Compression Support
Compression Support
The major problem in supporting compressed files is random access, FSO needs to be able to do all operations on a compressed file as it would normally do with any file; fopen(), fseek(), fread(), fclose(). Whiout having to decompress the entire file and store it in ram to do those operations. .pof parsing specially uses a lot of fseeks() and small freads(). Generally, file compression algos are intended to decompress the entire file from start to finish in one go and thus random access its non standart for the compression format.
In FSO 21.2.0 the first compression support was merged into the code, the first implementation uses LZ4/LZ4-HC and it is called internally as "LZ41". The LZ41 implementation is mainly intended for loose files but adding those inside VPs is also supported.
LZ41
The LZ41 design is similar to the lz4 random access example, it uses the lz4 stream compression, a int table to store the offsets that indicate at what compressed block the original file position is, a int to indicate the number of these offsets, the original filesize and blocksize. The major diference being that instead of using a dictionary, the stream is resetted at each block, making them independient from each other, and thus you can pick any block you want and uncompress that block at will. Resetting the stream rather than use a dictionary may be less efficient (this is untested as the time of writting this article), but it was the only way to do it for individual files whiout having to embed the dictionary too. The LZ41 implementation is non-LZ4 format standard, just like the official example for random access is, as the LZ4 data format does not seems to consider what is needed for random access.
LZ41 Data Format
4 byte header N Blocks N offsets int num_offsets int original_filesize int blocksize
LZ41 Tests
Uncompressed MVP 4.4.1 12.9GB - Space used on Disk
Compressed MVP 4.4.1 Block Size: 65536 LZ4-HC L6 7.01GB - Space used on disk Compression time: 5 minutes (1 thread)

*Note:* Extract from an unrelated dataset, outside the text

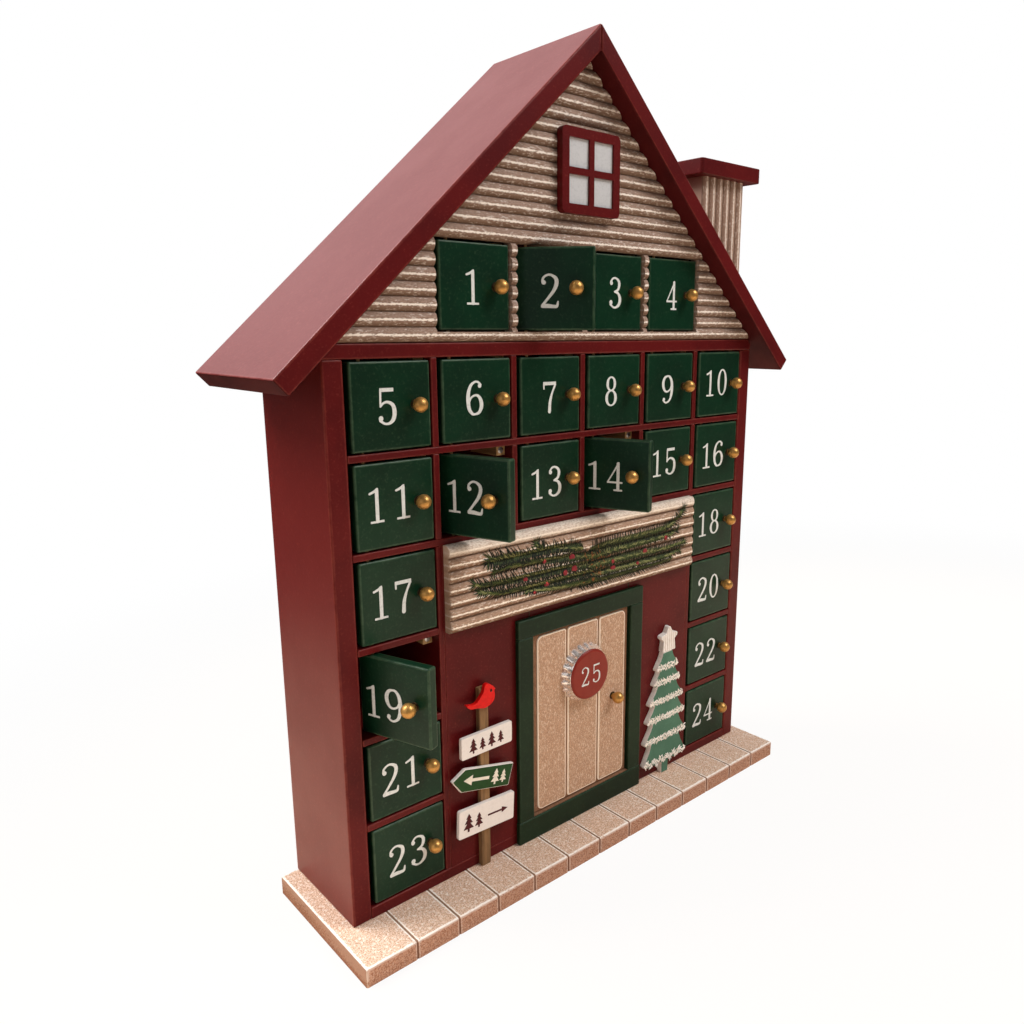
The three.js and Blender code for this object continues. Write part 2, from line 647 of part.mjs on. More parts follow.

MVP 4.4.1 - All FS2 Models mission load time 0:50 - NVME Uncompressed 0:50 - NVME Compressed LZ4-HC L6, 7.01GB, BS: 65536 1:01 - SSD Compressed LZ4-HC L6, 7.01GB, BS: 65536 1:02 - SSD Uncompressed 1:49 - HDD Compressed LZ4-HC L6, 7.01GB, BS: 65536 2:30 - HDD Uncompressed
LZ41 Compressor Guidelines
Block Size Block size is set by the compressor 8192, 16384, 65536 block sizes were all tested, higher values are untested and may work or not, a higher block size will make the large compressed files smaller, higher block size will also make FSO to use more RAM but not by much.
Ignore text based file formats Text files should be ignored, they do work fine, but there is no much is to be gained and the only thing it does is to make the file unreadeable by text editors: .fc2, .fs2, .tbl, .tbm, .eff.
Movies are already compressed .mp4,.ogg,.mve,.webm: the ratio will be negative most of the time, and when is not, you are just saving a few kb, maybe a mb or two.
Audio files .ogg, .wav: .wav may give you some little gains but it is just not worth to try, with ogg its the same problem as with the movies, these files are already compressed.
pngs pngs are already compressed and 99% of the time end up with a negative ratio, and since mods use apngs, you are going to waste time trying to compress them. PNG that arent compressed are going to go down in size, considerably, but this is uncommon, maybe check the png header for the compression value they already have before trying to compress.